Sense of Smell/Hearing
A black bear’s smelling ability is extremely good, as is their sense of hearing. Use film canisters with cotton balls dipped in various smelly items such as vinegar, coffee, chocolate, blue cheese, pepper, etc. Have the children try to guess what the smell is. Fill canisters with items that would make a sound when the container is shaken, such as popcorn kernels, small bells, nuts and bolts, etc. Have canisters contain matching items and have children try to find match. Have children try to smell/hear the same canisters 1 foot, 5 ft, 10 ft, and 15 ft away. Why is the bear’s sense of smell/hearing more developed than ours?
Compare the preferred food of the black bear with the food types of a grizzly, and a polar bear. Make predictions about why the bears’ diets may be different.
Do You Eat Like a Bear?
Compare food of a bear with the food pyramid that we use. How is it different? How is it the same? How and why are nutritional needs different?
Compare and Contrast
Compare and contrast features of black and brown bears. Put data into Venn diagram.

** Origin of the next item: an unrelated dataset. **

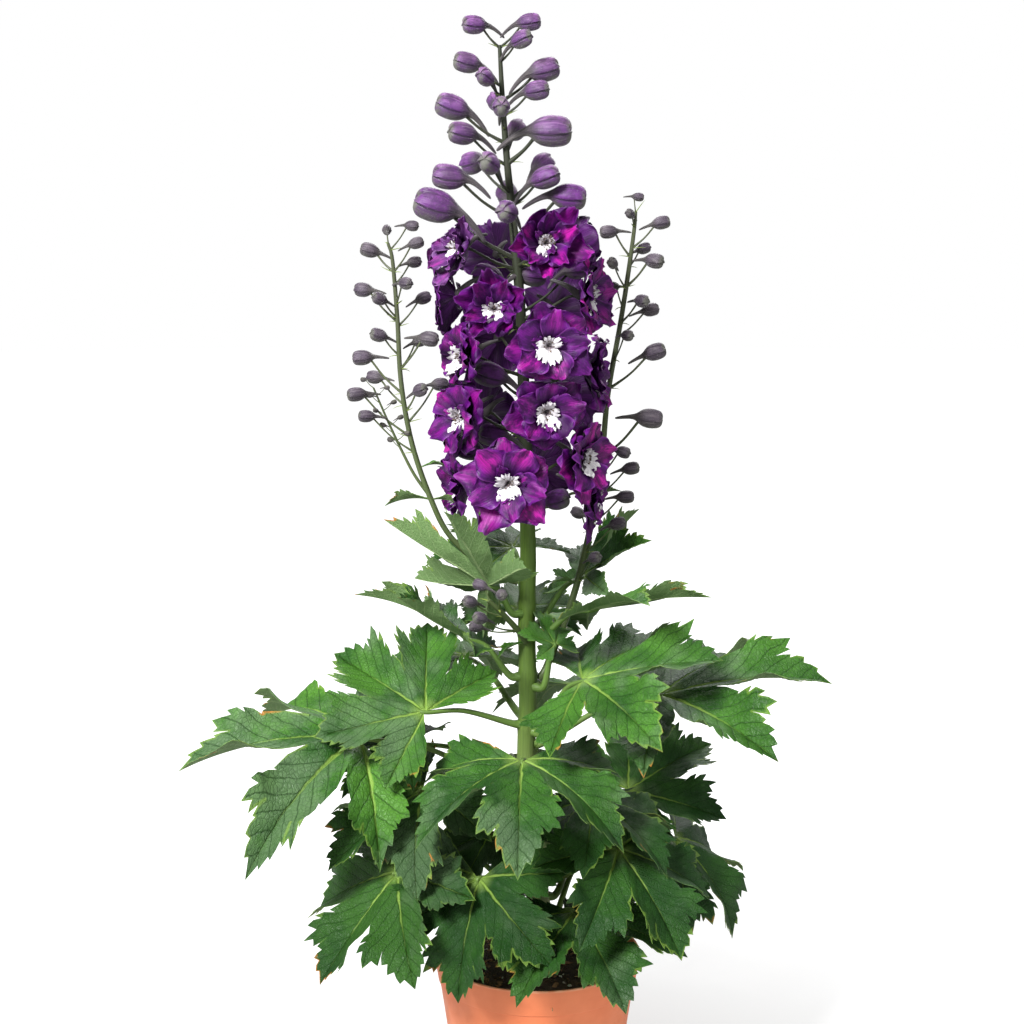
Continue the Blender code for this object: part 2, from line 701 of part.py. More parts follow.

Heart Beats and Hibernation
Have the children listen to their heartbeats with a stethoscope, while in a resting state. Graph results. Discuss what a “normal” resting heart rate is, and if appropriate, determine the average resting heart rate for the class. Then, have children exercise. Take heart rates again. After charting data on resting and active heart rates, discuss the black bears’ heart rate during hibernation. Use drums to recreate the bear heart rate. Use drums to recreate the human resting and active heart rate. Record the heart rates on a tape recorder.